You make the ridiculous statement “it seems to me these programs are meant for you to fail”. If that were the case explain to me how ATP has managed to continued to cheat people out of tens of thousands of dollars for over 30yrs, has over 40 locations and has successfully placed over 600 pilots with airlines in the last 12mos alone? You’d think someone (perhaps the FAA or the airlines) would’ve have shut them down by now no? I’m a Capt at a Major airline and have been flying professionally for 14yrs now. The pilots I know (and I know many) basically all come from 3 sources, the military, Embry Riddle and ATP. There are sprinklings from other schools but without question those are the major players. Further, despite what you think (and rudely point your finger at others), not everyone who goes to ATP is wealthy or gets “tax breaks from their kids” or has a trust fund etc. No these are people who TRULY have a passion, have done the research AND the math and have made an informed, INTELLIGENT decision based on facts vs coming on here whining “That’s wrong!”, “and seems like you suck people in with your words”. Perhaps, if you came on here with a modicum of respect and maturity and asked “hey I’m really interested in doing this but not sure how to make it work financially” (like MANY people do every day) you’d get some REAL answers and possible solutions. You’d instead are barking and snapping like we’re all here to deceive you “I need answers, not crap…”. Honestly I don’t believe you do want answers. There people currently in the program who are genuinely trying to offer advice and you’re calling them arrogant. Why because they not agreeing with your ignorance on the subject or assessment? No you don’t want answers, you’d rather whine and use exclamation points.

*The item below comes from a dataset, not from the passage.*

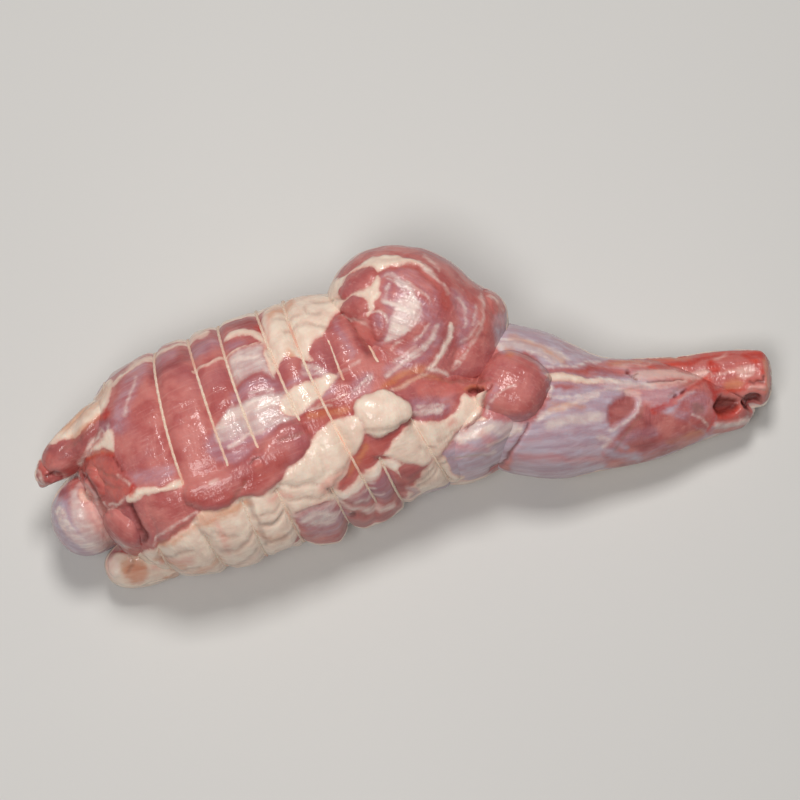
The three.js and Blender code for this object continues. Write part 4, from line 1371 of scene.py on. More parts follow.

What’s funny to me is how really simple the answer to your post is. You don’t like ATP, think you have to be rich, think it’s scam, don’t go to ATP. End of conversation :slight_smile:

Adam


(Sergey Kireyev) #20

Jordan, there are many routes to an airline career. You can go the same route through a local school at a slower pace (much slower) and then figure out how you’d like to build your hours. CFI positions are available all over the place but the pay is generally similar. Don’t expect to retire on it. You can join the military and hope to get a flight slot. When you get out many years from now, building hours will likely be a moot point and you can go straight to the regionals or even majors. ATP offers you the fastest route but one that doesn’t allow you to keep work while training.

Now onto bills… Everyone has them and contrary to your presumption, this is not a “rich kid program”. I have encountered all walks of life here. People sell businesses, take out loans and cash in retirement/savings plans to make it work. I cannot speak for all cases obviously but those are the ones I’ve seen so far. I have substantial bills and obligations, had to come up with a plan, a backup plan, and then had to come to an understanding that it may all fall apart in adverse conditions. I put it into action and now I adjust as needed. Semper Gumby!

If it is truly your dream job and it’s all you ever wanted to do with your life, then start acting like it. Start decreasing expenses, liquidating assets, and save every penny. Only you know what you can or cannot do financially.